**WHAT TO DO**.
Select from the data all lines with the word "that".

━━━━━ PROVIDED MATERIAL

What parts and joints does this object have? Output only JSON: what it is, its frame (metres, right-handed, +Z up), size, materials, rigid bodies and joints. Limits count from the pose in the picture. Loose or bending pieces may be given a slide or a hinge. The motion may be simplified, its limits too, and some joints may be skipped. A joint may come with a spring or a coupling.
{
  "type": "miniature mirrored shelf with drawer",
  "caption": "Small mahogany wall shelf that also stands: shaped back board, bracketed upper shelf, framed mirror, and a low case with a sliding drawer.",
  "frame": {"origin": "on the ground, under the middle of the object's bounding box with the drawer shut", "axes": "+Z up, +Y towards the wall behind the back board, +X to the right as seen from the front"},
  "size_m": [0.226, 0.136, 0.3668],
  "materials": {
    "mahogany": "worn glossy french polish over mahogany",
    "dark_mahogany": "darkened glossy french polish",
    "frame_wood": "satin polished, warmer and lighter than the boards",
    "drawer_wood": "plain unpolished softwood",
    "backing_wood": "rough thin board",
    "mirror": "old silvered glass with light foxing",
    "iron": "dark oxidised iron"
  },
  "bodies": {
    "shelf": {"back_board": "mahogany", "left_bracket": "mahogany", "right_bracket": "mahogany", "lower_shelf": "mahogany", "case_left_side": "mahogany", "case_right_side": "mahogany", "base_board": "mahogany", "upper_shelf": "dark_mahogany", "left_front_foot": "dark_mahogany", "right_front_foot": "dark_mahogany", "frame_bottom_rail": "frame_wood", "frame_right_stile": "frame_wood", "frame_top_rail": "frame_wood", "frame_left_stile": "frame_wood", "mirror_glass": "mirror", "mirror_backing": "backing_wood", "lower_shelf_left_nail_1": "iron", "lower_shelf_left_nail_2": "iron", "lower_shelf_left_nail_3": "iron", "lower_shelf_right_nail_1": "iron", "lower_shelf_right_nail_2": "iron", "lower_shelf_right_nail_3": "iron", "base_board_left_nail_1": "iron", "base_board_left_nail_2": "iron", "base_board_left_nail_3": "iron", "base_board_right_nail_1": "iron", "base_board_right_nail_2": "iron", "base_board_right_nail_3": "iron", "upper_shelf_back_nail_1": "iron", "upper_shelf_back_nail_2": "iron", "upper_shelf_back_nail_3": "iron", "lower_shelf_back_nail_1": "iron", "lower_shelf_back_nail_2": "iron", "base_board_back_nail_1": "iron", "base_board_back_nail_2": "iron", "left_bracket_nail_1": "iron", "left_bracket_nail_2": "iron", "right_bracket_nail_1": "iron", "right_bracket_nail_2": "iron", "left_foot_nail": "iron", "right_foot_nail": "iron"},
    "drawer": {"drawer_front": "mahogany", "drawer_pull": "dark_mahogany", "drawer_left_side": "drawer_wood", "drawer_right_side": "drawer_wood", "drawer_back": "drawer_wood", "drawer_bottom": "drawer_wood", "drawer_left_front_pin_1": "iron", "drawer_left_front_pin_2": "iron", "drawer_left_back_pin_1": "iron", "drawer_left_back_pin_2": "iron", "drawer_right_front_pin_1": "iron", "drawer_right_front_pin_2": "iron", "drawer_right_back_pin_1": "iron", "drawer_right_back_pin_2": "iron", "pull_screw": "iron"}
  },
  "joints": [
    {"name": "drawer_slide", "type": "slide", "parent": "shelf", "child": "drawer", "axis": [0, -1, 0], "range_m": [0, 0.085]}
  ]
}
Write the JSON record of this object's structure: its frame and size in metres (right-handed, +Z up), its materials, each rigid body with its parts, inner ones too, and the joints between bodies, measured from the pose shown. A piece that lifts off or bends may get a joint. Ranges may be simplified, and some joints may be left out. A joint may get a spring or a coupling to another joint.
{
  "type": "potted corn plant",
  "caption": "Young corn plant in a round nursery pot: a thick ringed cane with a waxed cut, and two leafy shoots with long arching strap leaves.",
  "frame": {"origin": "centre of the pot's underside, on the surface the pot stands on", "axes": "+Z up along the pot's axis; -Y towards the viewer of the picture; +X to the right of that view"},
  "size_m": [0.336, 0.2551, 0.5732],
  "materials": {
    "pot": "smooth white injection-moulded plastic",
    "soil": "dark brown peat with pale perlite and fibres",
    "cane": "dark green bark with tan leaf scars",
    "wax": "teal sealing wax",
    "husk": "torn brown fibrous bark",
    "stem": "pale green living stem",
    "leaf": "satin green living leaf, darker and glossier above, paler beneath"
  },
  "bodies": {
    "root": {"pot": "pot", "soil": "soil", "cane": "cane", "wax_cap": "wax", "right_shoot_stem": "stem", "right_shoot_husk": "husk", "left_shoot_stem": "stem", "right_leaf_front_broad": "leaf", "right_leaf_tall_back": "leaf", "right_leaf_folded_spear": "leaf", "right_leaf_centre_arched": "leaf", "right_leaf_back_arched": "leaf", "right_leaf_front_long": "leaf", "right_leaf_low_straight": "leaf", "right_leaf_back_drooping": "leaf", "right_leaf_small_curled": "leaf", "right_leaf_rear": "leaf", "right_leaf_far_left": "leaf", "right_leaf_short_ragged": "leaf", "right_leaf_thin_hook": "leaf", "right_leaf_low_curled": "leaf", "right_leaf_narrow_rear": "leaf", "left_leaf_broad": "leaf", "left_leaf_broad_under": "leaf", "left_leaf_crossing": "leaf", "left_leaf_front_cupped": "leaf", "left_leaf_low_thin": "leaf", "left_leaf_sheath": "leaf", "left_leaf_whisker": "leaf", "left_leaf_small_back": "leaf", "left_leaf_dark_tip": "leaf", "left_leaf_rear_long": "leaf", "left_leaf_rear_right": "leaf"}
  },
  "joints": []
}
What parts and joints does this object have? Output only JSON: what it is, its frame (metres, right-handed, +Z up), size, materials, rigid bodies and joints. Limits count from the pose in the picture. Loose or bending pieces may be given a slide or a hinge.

━━━━━━━━━━

**EXERCISE ANSWER**.
  "caption": "Small mahogany wall shelf that also stands: shaped back board, bracketed upper shelf, framed mirror, and a low case with a sliding drawer.",
Write the JSON record of this object's structure: its frame and size in metres (right-handed, +Z up), its materials, each rigid body with its parts, inner ones too, and the joints between bodies, measured from the pose shown. A piece that lifts off or bends may get a joint. Ranges may be simplified, and some joints may be left out. A joint may get a spring or a coupling to another joint.
  "frame": {"origin": "centre of the pot's underside, on the surface the pot stands on", "axes": "+Z up along the pot's axis; -Y towards the viewer of the picture; +X to the right of that view"},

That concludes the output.